Les autres paysans, non initiés à ce langage subtil, en sont restés à la mentalité infantile à laquelle la vieille femme fait allusion: ils redoutent les pouvoirs maléfiques des morts. On dirait que ceux-ci veulent se venger sur les vivants de cette vie qu'ils ont perdue. C'est à quoi songe le vieux Devandomme tandis qu'il erre dans les pâturages détrempés: ... on ne peut rien contre les morts... dès que la fatalité nous tient, ils accourent de toutes parts, serrés autant qu'un vol de corneilles ... La peine des vivants, c'est peut-être la nourriture des morts? La servante Céleste a beau déclarer: Oh ! j' ai pas peur des morts, elle éprouve une terreur servile lorsque Phémie veut fumer la pipe du défunt curé.
Seuls quelques personnages ne redoutent pas les maléfices des disparus. Une mystérieuse complicité s'est créée entre la vieille ensevelisseuse et ceux qu'elle veille. Aux yeux des paysans elle possède une puissance véritable. Quand elle pénètre dans une maison mortuaire, un sourd murmure l'accueille. Ce pouvoir, dans le village, elle le partage avec le prêtre. Certes celui-ci n'est pas très aimé dans les campagnes des romans de Bernanos. Mais dans l'exercice de son mystérieux pouvoir sur les morts - le seul dont l'idée leur inspirât encore quelque crainte superstitieuse, le prêtre est respecté et redouté des paysans.

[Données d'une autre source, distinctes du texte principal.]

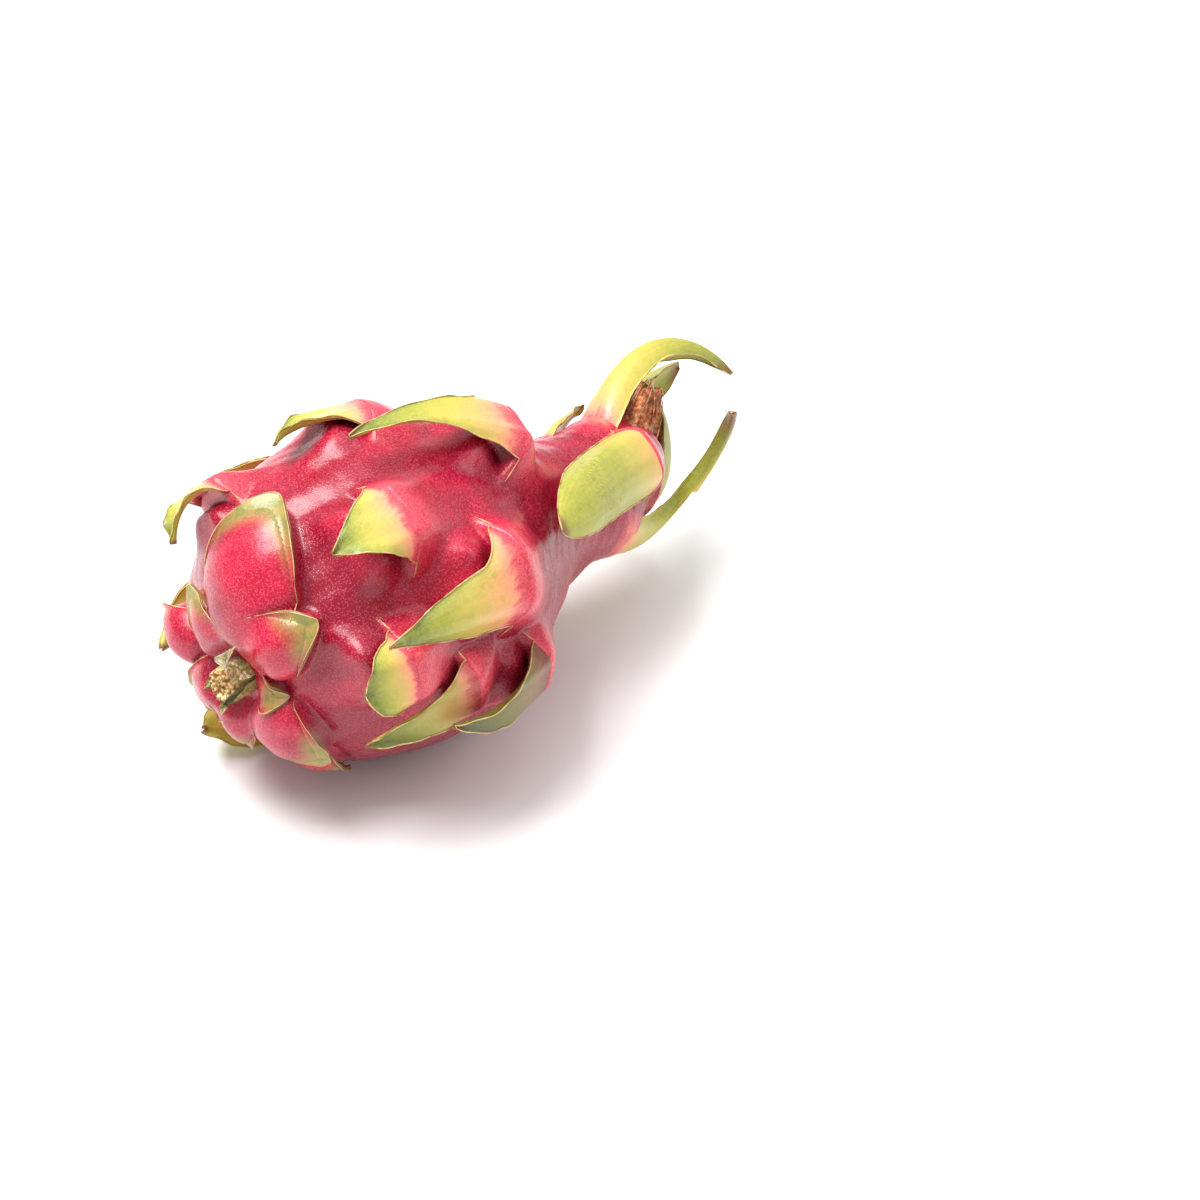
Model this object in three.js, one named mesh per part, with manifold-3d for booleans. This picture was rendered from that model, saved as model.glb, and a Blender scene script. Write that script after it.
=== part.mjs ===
// Dragon fruit (pitaya) lying on its side.
// Millimetres, +Z up, the table is z = 0. The long axis runs along +X, from the cut stem to the flower.
// A place on the skin is an x station and an angle around the axis: 0 is the top, 90 faces -Y.
import * as THREE from 'three';
import { mergeVertices } from 'three/addons/utils/BufferGeometryUtils.js';
import Module from 'manifold-3d';

const manifold3d = await Module();
manifold3d.setup();

const GAP = 0.3;            // clear space between touching sub-parts
const STEM_X = -54;         // stem pole
const FLOWER_X = 113;       // flower pole

// Body outline from the stem pole to the flower pole: [x, radius, axis y, axis z].
// The neck sags and swings a little.
const STATIONS = [
  [STEM_X, 0, -2.5, 47],
  [-53.4, 9, -2, 47],
  [-50, 21, -1, 48],
  [-43, 32.5, 0, 49],
  [-30, 42, 0, 48.5],
  [-14, 47, 0, 48],
  [2, 49, 0, 47.5],
  [20, 47, 0, 45.5],
  [38, 37.5, -1, 45],
  [54, 27.5, -2, 45],
  [68, 22, -3.5, 43.5],
  [82, 19, -4, 42.5],
  [94, 17, -4, 42.5],
  [104, 14.5, -3.5, 43.5],
  [110, 11, -3, 44.5],
  [FLOWER_X, 0, -3, 45],
];

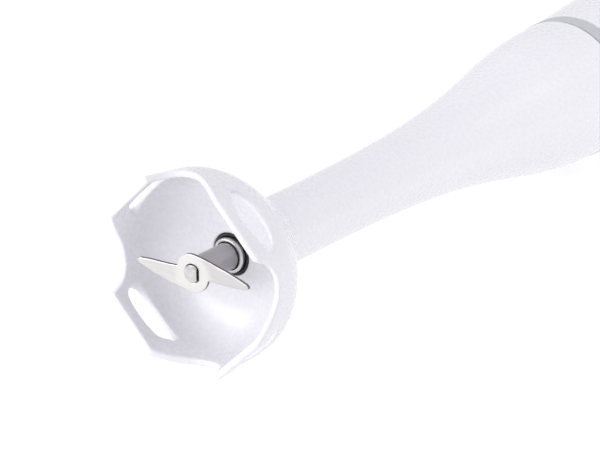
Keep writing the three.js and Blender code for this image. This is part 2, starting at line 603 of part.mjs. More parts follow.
SCREW_PLACES.forEach(([x, y], k) => {
  const head = post(x, y, [HEAD_Z, HEAD_Z + HEAD_HEIGHT], 2.5, 2.5, 4);
  const shank = post(x, y, [HEAD_Z + 1, 9], 1.45, 1.45, 3);
  addPart('housing_screw_' + (k + 1), joined([head, shank]), ZINC_STEEL);
});

const GLAND_RADIUS = 5.6;
function endCap() {
  const end = block([HOUSING_END + GAP, HANDLE_END + 1], [-FAR, FAR], [-FAR, FAR]);
  const vents = [];
  for (const side of [-1, 1]) {
    for (let k = -2; k <= 2; k += 1) {
      const across = [14, 30].map((y) => side * y).sort((a, b) => a - b);
      vents.push(block([362, 371], across, [4 * k - 0.8, 4 * k + 0.8]));
    }
  }
  const hole = rod(370, 390, GLAND_RADIUS + GAP);
  return cut(shell.intersect(end), [...vents, hole]);
}
addPart('end_cap', endCap(), WHITE);
addPart('cord_gland', turned([[373, 3.4], [373, 7.4], [375.2, 7.4], [375.2, GLAND_RADIUS], [384, GLAND_RADIUS],
  [LENGTH, 4.8], [LENGTH, 3.4]]), GRIP_GREY);

export default blender;
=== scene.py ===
"""The looks of an immersion blender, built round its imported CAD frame.

Lengths in the sections are millimetres, measured as the parts are drawn: x along the blade's
axis from the guard bell's rim, y and z from that axis. to_frame() turns them into metres.
"""
import math

import bmesh
import bpy
import numpy as np
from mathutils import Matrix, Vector


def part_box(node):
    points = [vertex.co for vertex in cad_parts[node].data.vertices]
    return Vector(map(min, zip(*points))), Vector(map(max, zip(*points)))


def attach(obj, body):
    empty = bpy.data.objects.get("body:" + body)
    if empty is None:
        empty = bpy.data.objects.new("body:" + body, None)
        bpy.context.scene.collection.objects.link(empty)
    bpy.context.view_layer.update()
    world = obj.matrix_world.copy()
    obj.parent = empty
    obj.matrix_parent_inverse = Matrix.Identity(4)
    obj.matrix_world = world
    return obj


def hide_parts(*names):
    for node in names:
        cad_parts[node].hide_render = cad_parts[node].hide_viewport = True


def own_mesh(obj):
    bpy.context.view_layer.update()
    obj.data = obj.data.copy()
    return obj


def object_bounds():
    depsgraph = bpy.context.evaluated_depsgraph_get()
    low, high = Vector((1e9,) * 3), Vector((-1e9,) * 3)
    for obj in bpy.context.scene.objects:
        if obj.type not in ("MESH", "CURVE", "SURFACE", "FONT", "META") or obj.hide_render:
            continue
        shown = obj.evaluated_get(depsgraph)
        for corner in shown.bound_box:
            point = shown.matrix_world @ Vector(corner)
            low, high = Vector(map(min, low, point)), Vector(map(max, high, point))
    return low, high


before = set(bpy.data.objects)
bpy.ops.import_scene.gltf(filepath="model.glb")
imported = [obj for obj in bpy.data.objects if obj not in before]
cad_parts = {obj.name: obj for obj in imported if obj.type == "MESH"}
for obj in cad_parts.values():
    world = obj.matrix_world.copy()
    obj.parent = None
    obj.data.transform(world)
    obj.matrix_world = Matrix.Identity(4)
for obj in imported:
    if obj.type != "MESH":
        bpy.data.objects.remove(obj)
cad_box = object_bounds()

# ---- Table top, light and camera ----
# The blender lies on a plain white table top in a white light tent. Two big soft panels face the open
# bell, and weaker ones stand overhead, at one side and over the stick. The camera looks along the stick
# from beyond the bell, with a long lens.

rim_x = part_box("guard_bell")[0].x
tube_low, tube_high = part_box("shank_tube")
axis_z = (tube_low.z + tube_high.z) / 2
MM = 0.001


def to_frame(points):
    return np.asarray(points, float) * MM + np.array([rim_x, 0, axis_z])


CAMERA_PLACE = (-490.2, -424.7, 288.85)
CAMERA_AIM = (0.72783, 0.56612, -0.387)
LENS = 147.3
SENSOR = 36

camera_data = bpy.data.cameras.new("camera")
camera_data.lens = LENS
camera_data.sensor_width = SENSOR
camera = bpy.data.objects.new("camera", camera_data)
camera.location = to_frame(CAMERA_PLACE)
camera.rotation_euler = Vector(CAMERA_AIM).to_track_quat("-Z", "Y").to_euler()
bpy.context.scene.collection.objects.link(camera)
bpy.context.scene.camera = camera


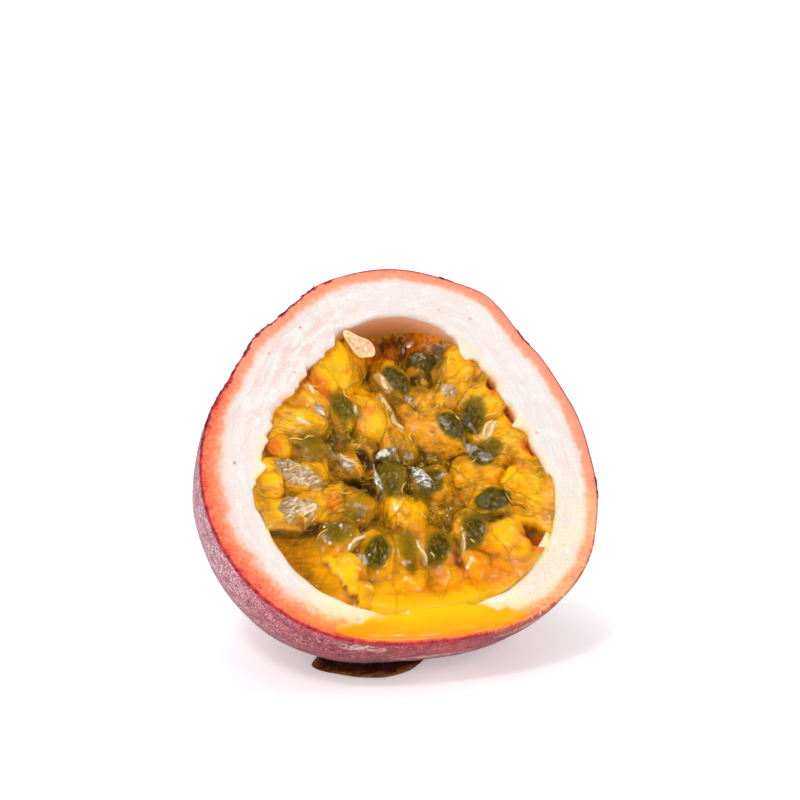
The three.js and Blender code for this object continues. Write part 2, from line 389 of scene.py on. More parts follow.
def make_rind():
    table = rind_stations()
    round_radius = table[:, 0] * SKIN_RADIUS + table[:, 1] * CAVITY_RADIUS + table[:, 2]
    stations = list(zip(round_radius, table[:, 3]))
    rind = draw_rings("rind_half", RIND_SEGMENTS, stations)
    rows = table[ring_numbers(rind, stations)]
    drawn_radius, angle = polar(points_of(rind))
    skin, cavity, extra, height, side = rows.T
    outer = lobed(SKIN_RADIUS, SKIN_WAVES, angle)
    outer += (skin_edge(angle) - outer) * np.exp(np.minimum(height, 0) / 7)
    inner = lobed(CAVITY_RADIUS, CAVITY_WAVES, angle)
    torn = ragged_edge(angle) * np.exp(np.minimum(height, 0) / 2.2) * np.clip(cavity, 0, 1) ** 3
    radius = skin * outer + cavity * inner + extra - torn
    dip = STALK_DIP_DEPTH * np.exp(-((skin * SKIN_RADIUS / STALK_DIP_RADIUS) ** 2)) * (side == 0)
    lone = radius < 0.2
    radius[lone] = drawn_radius[lone]
    shaped = from_polar(radius, angle, height + dip)
    outside = side == 0
    swell = 0.16 * grain(shaped, 9, 3) + 0.05 * grain(shaped, 2.2, 8)
    lean = shaped / np.linalg.norm(shaped, axis=1)[:, None]
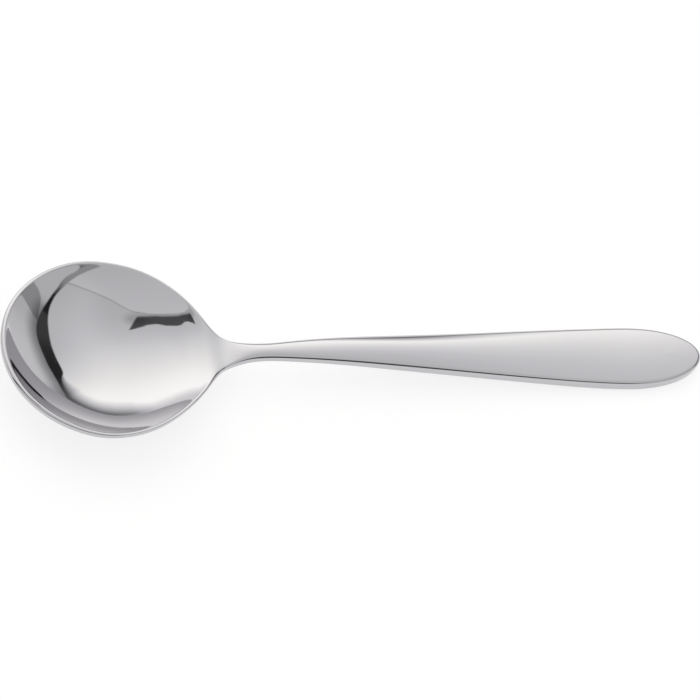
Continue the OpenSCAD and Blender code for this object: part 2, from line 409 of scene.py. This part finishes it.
def polished_steel():
    """Stainless steel, machine polished to a mirror, with the hair lines of handling."""
    steel = bpy.data.materials.new("polished_steel")
    steel.use_nodes = True
    nodes, link = steel.node_tree.nodes, steel.node_tree.links.new
    shader = nodes["Principled BSDF"]
    shader.inputs["Base Color"].default_value = steel_grey
    shader.inputs["Metallic"].default_value = 1.0
    place = nodes.new("ShaderNodeTexCoord")

    def roughness_from(noise, low, high, smooth, dull):
        node = nodes.new("ShaderNodeMapRange")
        for name, value in (("From Min", low), ("From Max", high), ("To Min", smooth), ("To Max", dull)):
            node.inputs[name].default_value = value
        link(noise.outputs["Fac"], node.inputs["Value"])
        return node.outputs["Result"]

    # a haze that comes and goes over a centimetre or so
    haze = nodes.new("ShaderNodeTexNoise")
    haze.inputs["Scale"].default_value = 90
    haze.inputs["Detail"].default_value = 4
    link(place.outputs["Object"], haze.inputs["Vector"])

    # hair lines along the spoon, many times longer than they are wide
    along = nodes.new("ShaderNodeMapping")
    along.inputs["Scale"].default_value = (60, 2400, 2400)
    hair = nodes.new("ShaderNodeTexNoise")
    hair.inputs["Scale"].default_value = 1
    hair.inputs["Detail"].default_value = 3
    link(place.outputs["Object"], along.inputs["Vector"])
    link(along.outputs["Vector"], hair.inputs["Vector"])

    both = nodes.new("ShaderNodeMath")
    both.operation = 'ADD'
    link(roughness_from(haze, low=0.35, high=0.7, smooth=0.02, dull=0.04), both.inputs[0])
    link(roughness_from(hair, low=0.55, high=0.75, smooth=0.0, dull=0.06), both.inputs[1])
    link(both.outputs[0], shader.inputs["Roughness"])

    # the hair lines are scratched in by less than a thousandth of a millimetre
    scratch_deep = 0.0008 * MM
    groove = nodes.new("ShaderNodeBump")
    groove.inputs["Strength"].default_value = 1.0
    groove.inputs["Distance"].default_value = scratch_deep
    link(hair.outputs["Fac"], groove.inputs["Height"])
    link(groove.outputs["Normal"], shader.inputs["Normal"])
    return steel


steel = polished_steel()
bowl = cut_from_blank("steel_bowl", 0, neck_rib)
bowl.data.materials.append(steel)
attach(bowl, "root")
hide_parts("bowl")

# The neck
# The slim arched length behind the heel, where the blank is narrowest. It is swaged from the
# same steel, rounded underneath and lightly crowned on top.

neck = cut_from_blank("steel_neck", neck_rib, handle_rib)
neck.data.materials.append(steel)
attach(neck, "root")
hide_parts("neck")

# The handle
# The grip widens to a broad rounded end. It is the same blank, so it carries on from the neck.
# Its top is crowned, its edges are softly rounded, and its end lies flat on the table.

# the underside of the end is cut level with the table
beyond_neck = skin_points[:, 0] > neck_end
skin_points[beyond_neck, 2] = np.maximum(0, skin_points[beyond_neck, 2])
handle = cut_from_blank("steel_handle", handle_rib, rib_count - 1)
handle.data.materials.append(steel)
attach(handle, "root")
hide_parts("handle")

# The table
# A plain white sweep, matt and evenly lit, on which the spoon lies. It sits a hair below the
# spoon, so that the two skins don't meet in one plane.

table_reach = 6.0
table_gap = 0.02 * MM
table_mesh = bpy.data.meshes.new("table")
table_corners = [(x * table_reach, y * table_reach, 0) for x, y in ((-1, -1), (1, -1), (1, 1), (-1, 1))]
table_mesh.from_pydata(table_corners, [], [(0, 1, 2, 3)])
table = bpy.data.objects.new("table", table_mesh)
table.location.z = -table_gap
bpy.context.collection.objects.link(table)
sweep = bpy.data.materials.new("white_sweep")
sweep.use_nodes = True
sweep_nodes, sweep_link = sweep.node_tree.nodes, sweep.node_tree.links.new
matt = sweep_nodes["Principled BSDF"]
matt.inputs["Base Color"].default_value = (0.9, 0.9, 0.9, 1)
matt.inputs["Roughness"].default_value = 0.9
matt.inputs["Specular IOR Level"].default_value = 0.0
lit_share = 0.6
lit = sweep_nodes.new("ShaderNodeEmission")
lit.inputs["Color"].default_value = (1.2, 1.2, 1.2, 1)
blend = sweep_nodes.new("ShaderNodeMixShader")
blend.inputs["Fac"].default_value = lit_share
sweep_link(matt.outputs[0], blend.inputs[1])
sweep_link(lit.outputs[0], blend.inputs[2])
sweep_link(blend.outputs[0], sweep_nodes["Material Output"].inputs["Surface"])
table_mesh.materials.append(sweep)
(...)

Ne nous laissons pas prendre aux apparences. Ces mentalités frustes qui craignent les sujets tabous, témoignent cependant d'une métaphysique implicite. «Tout le monde a une métaphysique, patente ou latente, disait Péguy, ou bien alors c'est qu'on n'existe pas». Les membres de cette humanité primitive semblent ne pas avoir atteint le seuil de la pensée consciente et pourtant, lorsque l'un d'entre eux, le sacristain Arsène, daigne rompre ce silence où ils sont murés depuis des générations, parfois depuis des siècles, il laisse tomber ces mots : Quand on est mort, tout est mort. Après cet effort d'expression, il se plonge à nouveau dans un abîme de silence qui cache, on le devine, un désespoir secret, peut-être inconscient.
Notes
* Celui de Bisbillitta par Darnétal (Une Nuit) - de Cadignan par Mouchette (Sous le Soleil de Satan) - de Chantal par Fiodor (La Joie) - de Mme Dargent par son mari (Madame Dargent) - du valet de Malicorne par un inconnu (Monsieur Ouine) - de Mme de Néréis par foule (ibid.) - d'un prêtre et de Mme Beauchamp par le faux curé de Mégère (Un Crime) - de la tante d'Olivier par Simone Alfieri (Un Mauvais Rêve).
** Celui de Mouchette (Sous le Soleil de Satan) - de Pernichon (L'Imposture) - de Fiodor (La Joie) - de Hélène et Eugène Devandomme (Monsieur Ouine) - de Mme Louise, du clergeon André Gaspard et du faux curé de Mégère (Un Crime) - de Philippe (Un Mauvais Rêve) - du Dr Delbende (Journal d'un curé de campagne) - de Mouchette (Nouvelle histoire de Mouchette).
Le Commandant d'Epernon (La Muette) - Le Chevalier (La Mort avantageuse du Chevalier de Lorges) - l'abbé Donissan (Sous le Soleil de Satan) - Mme Dargent (Madame Dargent) - l'abbé Chevance (L'Imposture) - Chantal (La Joie) - Anselme, le grand-père Devandomme, Mr Ouine (Monsieur Ouine) - un prêtre inconnu (Un Crime) - le curé d'Ambricourt (Journal d'un curé de campagne) - Lelandais (Une Nuit) - la mère de Mouchette (Nouvelle histoire de Mouchette) - la Prieure (Dialogues des Carmélites).